From the line with "build_front(RIGHT_FRONT, True)" to the line with "bpy.context.scene.collection.objects.link(empty)", both lines included, set down exactly those lines, please, and no others.

Given material ▸
-- START --

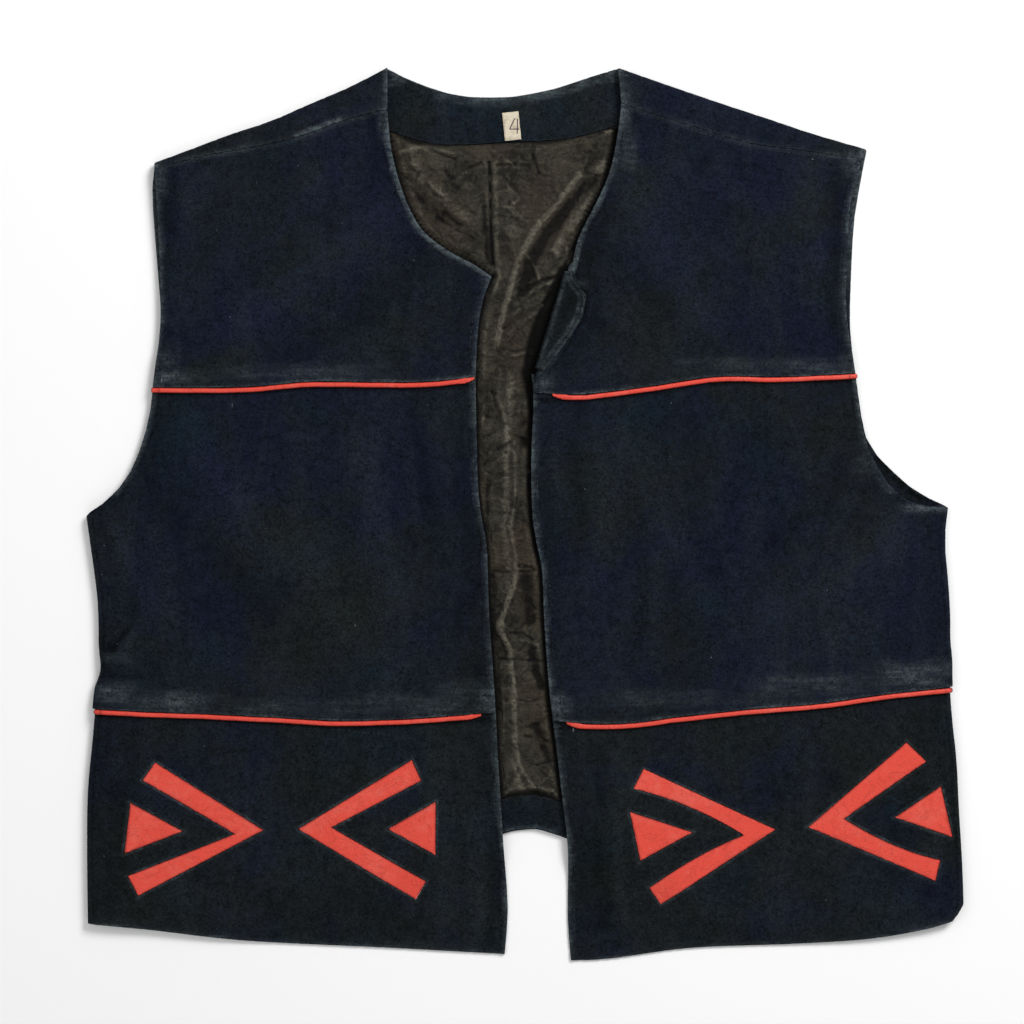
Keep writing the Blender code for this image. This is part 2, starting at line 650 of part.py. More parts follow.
def cut_plan(outline, holes=(), rows=(), step=FRONT_STEP, zones=()):
    """A cut piece as points and triangles: its outline, its windows, and an even filling.

    rows are lines that the triangles follow, and may run past the outline. zones are pairs of an
    outline and a step, for parts that are filled more closely.
    """
    loops = [np.asarray(loop) for loop in (outline, *holes)]
    points = np.vstack([*loops, *rows])
    edges = []
    start = 0
    for loop in loops:
        count = len(loop)
        edges += [(start + k, start + (k + 1) % count) for k in range(count)]
        start += count
    for row in rows:
        edges += [(start + k, start + k + 1) for k in range(len(row) - 1)]
        start += len(row)

    def in_piece(point):
        return inside(point, loops[0]) and not any(inside(point, hole) for hole in loops[1:])

    def fill(spacing, within=None):
        nonlocal points
        low, high = loops[0].min(axis=0), loops[0].max(axis=0)
        for k, up in enumerate(np.arange(low[1] + spacing / 2, high[1], spacing * math.sqrt(3) / 2)):
            for across in np.arange(low[0] + spacing * (0.5 if k % 2 else 1.0), high[0], spacing):
                point = np.array([across, up])
                if within is not None and not inside(point, within):
                    continue
                if np.linalg.norm(points - point, axis=1).min() > spacing * 0.6 and in_piece(point):
                    points = np.vstack([points, point])

    for zone, zone_step in zones:
        fill(zone_step, zone)
    fill(step)
    made = delaunay_2d_cdt([Vector(point) for point in points.tolist()], edges, [], 0, SNAP)
    plan = np.array([[p.x, p.y] for p in made[0]])
    triangles = []
    for a, b, c in made[2]:
        if in_piece(plan[[a, b, c]].mean(axis=0)):
            one, two = plan[b] - plan[a], plan[c] - plan[a]
            triangles.append((a, b, c) if one[0] * two[1] > one[1] * two[0] else (a, c, b))
    used = sorted({v for triangle in triangles for v in triangle})
    renumbered = {v: k for k, v in enumerate(used)}
    return plan[used], [tuple(renumbered[v] for v in triangle) for triangle in triangles]


def cloth(name, plan, low, high, place, material):
    """A wall between two lifts of a cut piece, as an object."""
    points, triangles = plan
    count = len(points)
    inner = [place(x, y, low) for x, y in points]
    outer = [place(x, y, high) for x, y in points]
    directed = {(a, b) for tri in triangles for a, b in zip(tri, tri[1:] + tri[:1])}
    faces = [tuple(v + count for v in tri) for tri in triangles]
    faces += [tri[::-1] for tri in triangles]
    faces += [(b + count, a + count, a, b) for a, b in sorted(directed) if (b, a) not in directed]
    return make_object(name, inner + outer, faces, material)


def make_object(name, points, faces, material):
    mesh = bpy.data.meshes.new(name)
    mesh.from_pydata([Vector(p) * MM for p in points], [], faces)
    mesh.update()
    mesh.shade_smooth()
    mesh.set_sharp_from_angle(angle=math.radians(45))
    mesh.materials.append(material)
    made = bpy.data.objects.new(name, mesh)
    bpy.context.scene.collection.objects.link(made)
    made.parent = garment
    return made


def make_material(name, colour, roughness, sheen):
    made = bpy.data.materials.new(name)
    made.use_nodes = True
    shader = made.node_tree.nodes["Principled BSDF"]
    shader.inputs["Base Color"].default_value = (*colour, 1.0)
    shader.inputs["Roughness"].default_value = roughness
    shader.inputs["Metallic"].default_value = 0.0
    shader.inputs["Sheen Weight"].default_value = sheen
    return made


def side_rows(right):
    """Rows of points beside a side seam, so that its roll stays round."""
    inward = 1 if right else -1
    up = np.arange(ARMPIT[right] + LAP, -FARTHEST, -EDGE_STEP)
    side = side_lines[right](np.minimum(up, ARMPIT[right]))
    turns = [SIDE_TURN * math.pi / 2 * (part + 1) / SIDE_ROWS for part in range(SIDE_ROWS)]
    return [np.stack([side + inward * (turn - SIDE_TURN_EXTRA), up], axis=1) for turn in turns]


def fold_rows(fold, ends):
    """Rows of points round a shoulder fold."""
    across = np.linspace(*ends, FOLD_POINTS)
    turn = np.array([shoulder_turn(x) for x in across])
    start = fold(across) - turn
    shares = np.linspace(0, 1, FOLD_ROWS + 1)
    return [np.stack([across, start + turn * math.pi * share], axis=1) for share in shares]


def lap_rows(right, tier, rises):
    """Rows of points along a lapped seam, shared by the two tiers that meet there."""
    line = tier_lines[right][tier]
    ends = (-FARTHEST, -MIDDLE_OF_NECK) if right else (0.0, FARTHEST)
    across = np.arange(*ends, EDGE_STEP)
    return [np.stack([across, line(across) + rise], axis=1) for rise in rises]


def build_back():
    rows = side_rows(True) + side_rows(False)
    for fold, ends in zip((right_fold_up, left_fold_up), SHOULDER_ROW_ENDS):
        rows += fold_rows(fold, ends)
    plan = cut_plan(back_outline(), rows=rows, step=BACK_STEP)
    cloth("back", plan, -SUEDE / 2, SUEDE / 2, back_point, suede)


def build_facings():
    """The strips of suede that finish the inside of the back's neck and of its hem."""
    low, high = INSIDE_LIFT, INSIDE_LIFT + FACING
    across = np.linspace(*NECK_FACING_ENDS, LINE_POINTS)
    neck_up = level(BACK["neck"])(across) - FACING_SHY
    turn_up = np.array([fold_up(x) - shoulder_turn(x) for x in across]) - FACING_BELOW_TURN
    upper = np.stack([across, np.minimum(neck_up, turn_up)], axis=1)
    lower = fine_line(BACK["lining_top"])
    outline = closed_band(lower, upper, NECK_FACING_STEP)
    cloth("back_neck_facing", cut_plan(outline), low, high, back_point, suede)
    across = np.linspace(*HEM_FACING_ENDS, HEM_POINTS)
    lower = np.stack([across, back_hem_up(across) + FACING_SHY], axis=1)
    upper = lower + (0, HEM_FACING_DEPTH - FACING_SHY)
    cloth("back_hem_facing", cut_plan(closed_band(lower, upper, EDGE_STEP)), low, high, back_point, suede)


def build_lining():
    shows = np.array([[row["across"], row["up"]] for row in LINING_SHOWS], float)
    plan = cut_plan(lining_outline(), step=BACK_STEP, zones=[(shows, LINING_STEP)])
    cloth("back_lining", plan, -LINING / 2, LINING / 2, lining_point, satin)


def build_label():
    width, height = LABEL_SIZE
    corners = np.array([(-width, -height), (width, -height), (width, height), (-width, height)]) / 2
    tilt = math.radians(LABEL_TILT)
    spin = np.array([[math.cos(tilt), math.sin(tilt)], [-math.sin(tilt), math.cos(tilt)]])
    corners = corners @ spin + LABEL_CENTRE
    outline = chain_edges(np.stack([corners, np.roll(corners, -1, axis=0)], axis=1), LABEL_STEP)
    low = INSIDE_LIFT + FACING + SEAM_GAP
    cloth("size_label", cut_plan(outline, step=LABEL_STEP), low, low + LABEL, back_point, paper)


def build_front(front, right):
    """One front's three tiers, with the windows of its motifs in the lowest."""
    word = "right" if right else "left"
    outline = front_outline(front, right)
    upper, lower = tier_lines[right]
    place = lambda x, y, lift: front_point(x, y, lift, right, 0)
    rows = lap_rows(right, 0, (LAP / 2, LAP, LAP + LAP_BLEND / 2))
    if not right:
        place = turned_point
        rows += turn_rows()
    plan = cut_plan(clipped(outline, upper, True, EDGE_STEP), rows=rows)
    cloth(f"{word}_front_yoke", plan, -SUEDE / 2, SUEDE / 2, place, suede)

    middle = clipped(outline, lambda x: upper(x) + LAP, False, EDGE_STEP)
    middle = clipped(middle, lower, True, EDGE_STEP)
    rows = side_rows(right) + lap_rows(right, 0, (0.0, LAP / 2))
    rows += lap_rows(right, 1, (LAP / 2, LAP, LAP + LAP_BLEND / 2))
    place = lambda x, y, lift: front_point(x, y, lift, right, 1)
    cloth(f"{word}_front_middle", cut_plan(middle, rows=rows), -SUEDE / 2, SUEDE / 2, place, suede)

    bottom = clipped(outline, lambda x: lower(x) + LAP, False, EDGE_STEP)
    motifs = [motif for motif in MOTIFS if motif["right"] == right]
    windows = [cut(motif) for motif in motifs for cut in (chevron, triangle)]
    plan = cut_plan(bottom, holes=windows, rows=side_rows(right) + lap_rows(right, 1, (0.0, LAP / 2)))
    place = lambda x, y, lift: front_point(x, y, lift, right, 2)
    cloth(f"{word}_front_lower", plan, -SUEDE / 2, SUEDE / 2, place, suede)
    for number, window in enumerate(windows):
        kind = "triangle" if number % 2 else "chevron"
        motif = "outer" if (number < 2) == right else "inner"
        plan = cut_plan(inset(window, SEAM_GAP), step=WINDOW_STEP)
        name = f"{word}_{motif}_{kind}"
        cloth(name, plan, -SUEDE / 2, LEATHER - SUEDE / 2, place, red_leather)


def turn_rows():
    """Rows of points along the turned-out corner, so that its turn stays round."""
    start, run, inwards = turn_frame()
    line = spaced(np.array([start - run * 2, np.array(TURN_END) + run * 12]), TURN_STEP)
    return [line - inwards * row for row in TURN_ROWS]


def turned_facing_plan():
    """The cut of the facing that shows on the turned-out corner, from its turn to the front's edge."""
    outline = front_outline(LEFT_FRONT, False)
    start, run, inwards = turn_frame()
    near, far = [], []
    for station in np.arange(*TURNED_FACING_ENDS, TURNED_FACING_STEP):
        hinge = start + run * station
        depth = TURNED_FACING_START
        while inside(hinge - inwards * (depth + TURNED_FACING_SHY), outline):
            depth += DEPTH_STEP
        if depth > TURNED_FACING_START + TURNED_FACING_LEAST:
            near.append(hinge - inwards * TURNED_FACING_START)
            far.append(hinge - inwards * depth)
    return cut_plan(np.vstack([far, near[::-1]]), rows=turn_rows()[5:], step=EDGE_STEP)


def build_turned_facing():
    low = -SUEDE / 2 - TURN_GAP - FACING
    cloth("left_front_facing", turned_facing_plan(), low, low + FACING, turned_point, suede)


def build_piping(run):
    """A flat-bottomed rounded strip that lies on the lower tier, tapered at the front edge."""
    right = bool(run["right"])
    tier = run["tier"]
    line = tier_lines[right][tier]
    step = 1 if run["outer"] > run["inner"] else -1
    stations = np.arange(run["inner"], run["outer"], step * PIPING_STEP)
    near_side = run["outer"] - step * np.array(PIPING_NEAR_SIDE)
    stations = [stations[0], *(run["inner"] + step * np.array(PIPING_NEAR_POINT)), *stations[1:]]
    stations = [x for x in stations if (near_side[0] - x) * step > PIPING_NEAR_POINT[0]]
    stations += [*near_side, run["outer"]] if tier == 1 else [run["outer"]]
    section = [(0.0, 0.0), (1.0, 0.0), (1.0, 0.45), (0.82, 0.85), (0.5, 1.0), (0.18, 0.85), (0.0, 0.45)]
    low = SUEDE / 2 + SEAM_GAP
    points = []
    for x in stations:
        full = PIPING_POINT + (1 - PIPING_POINT) * float(smoothstep(abs(x - run["inner"]) / run["taper"]))
        for across, rise in section:
            up = float(line(x)) - SEAM_GAP - across * PIPING_WIDTH * full
            lift = low + rise * PIPING_THICK * (1 + full) / 2
            points.append(front_point(x, up, lift, right, tier + 1))
    sides = len(section)
    faces = []
    for k in range(len(stations) - 1):
        for j in range(sides):
            a, b = k * sides + j, k * sides + (j + 1) % sides
            faces.append((a, a + sides, b + sides, b))
    last = (len(stations) - 1) * sides
    faces.append(tuple(range(sides)))
    faces.append(tuple(last + j for j in reversed(range(sides))))
    if step < 0:
        faces = [face[::-1] for face in faces]
    word, place = ("right" if right else "left"), ("upper", "lower")[tier]
    make_object(f"{word}_{place}_piping", points, faces, red_leather)


def centre_on_floor():
    """Moves the whole vest so that the middle of its box is over the origin."""
    corners = [obj.matrix_world @ v.co for obj in garment.children for v in obj.data.vertices]
    low = [min(c[i] for c in corners) for i in range(3)]
    high = [max(c[i] for c in corners) for i in range(3)]
    garment.location = (-(low[0] + high[0]) / 2, -(low[1] + high[1]) / 2, -low[2])


for old in list(bpy.data.objects):
    bpy.data.objects.remove(old)
garment = bpy.data.objects.new("garment", None)
bpy.context.scene.collection.objects.link(garment)
suede = make_material("suede", (0.012, 0.016, 0.026), 0.95, 0.4)
red_leather = make_material("red_leather", (0.62, 0.075, 0.05), 0.55, 0.0)
satin = make_material("lining", (0.045, 0.036, 0.024), 0.42, 0.2)
paper = make_material("label", (0.72, 0.66, 0.50), 0.8, 0.0)
build_back()
build_facings()
build_lining()
build_label()
build_front(RIGHT_FRONT, True)
build_front(LEFT_FRONT, False)
build_turned_facing()
for run in PIPING_RUNS:
    build_piping(run)
bpy.context.view_layer.update()
centre_on_floor()
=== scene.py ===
import math

import bmesh
import bpy
import numpy as np
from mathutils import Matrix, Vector, kdtree
from mathutils.bvhtree import BVHTree
from mathutils.geometry import delaunay_2d_cdt


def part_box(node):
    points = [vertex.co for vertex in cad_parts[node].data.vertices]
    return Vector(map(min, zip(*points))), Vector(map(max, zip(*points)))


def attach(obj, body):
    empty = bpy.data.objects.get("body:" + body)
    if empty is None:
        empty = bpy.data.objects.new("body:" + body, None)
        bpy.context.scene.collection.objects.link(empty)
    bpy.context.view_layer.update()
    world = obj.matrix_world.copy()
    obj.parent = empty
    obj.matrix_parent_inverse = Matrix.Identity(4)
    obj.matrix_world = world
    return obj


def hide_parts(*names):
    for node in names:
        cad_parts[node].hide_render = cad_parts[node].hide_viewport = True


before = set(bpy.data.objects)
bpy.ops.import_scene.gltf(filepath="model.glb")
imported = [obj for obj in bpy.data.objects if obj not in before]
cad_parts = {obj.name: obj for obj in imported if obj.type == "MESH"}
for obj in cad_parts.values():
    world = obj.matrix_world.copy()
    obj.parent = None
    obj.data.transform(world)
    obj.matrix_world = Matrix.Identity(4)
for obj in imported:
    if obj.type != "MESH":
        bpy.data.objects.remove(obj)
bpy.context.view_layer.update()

scene = bpy.context.scene
mm = 0.001  # shapes are worked out in millimetres: across, up towards the neck, and height

# The wearer's right front lies on the side of negative across, which is the photo's left


def deselectAll():
    for thing in bpy.context.selected_objects:
        thing.select_set(False)


def makeActive(thing):
    deselectAll()
    thing.select_set(True)
    bpy.context.view_layer.objects.active = thing


def smoothStep(value):
    value = np.clip(value, 0.0, 1.0)
    return value * value * (3 - 2 * value)


def addPiece(name, mesh, replaced=()):
    mesh.materials.clear()
    piece = bpy.data.objects.new(name, mesh)
    scene.collection.objects.link(piece)
    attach(piece, "root")
    if replaced:
        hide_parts(*replaced)
    return piece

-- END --

The completed task ▸
build_front(RIGHT_FRONT, True)
build_front(LEFT_FRONT, False)
build_turned_facing()
for run in PIPING_RUNS:
    build_piping(run)
bpy.context.view_layer.update()
centre_on_floor()
=== scene.py ===
import math

import bmesh
import bpy
import numpy as np
from mathutils import Matrix, Vector, kdtree
from mathutils.bvhtree import BVHTree
from mathutils.geometry import delaunay_2d_cdt


def part_box(node):
    points = [vertex.co for vertex in cad_parts[node].data.vertices]
    return Vector(map(min, zip(*points))), Vector(map(max, zip(*points)))


def attach(obj, body):
    empty = bpy.data.objects.get("body:" + body)
    if empty is None:
        empty = bpy.data.objects.new("body:" + body, None)
        bpy.context.scene.collection.objects.link(empty)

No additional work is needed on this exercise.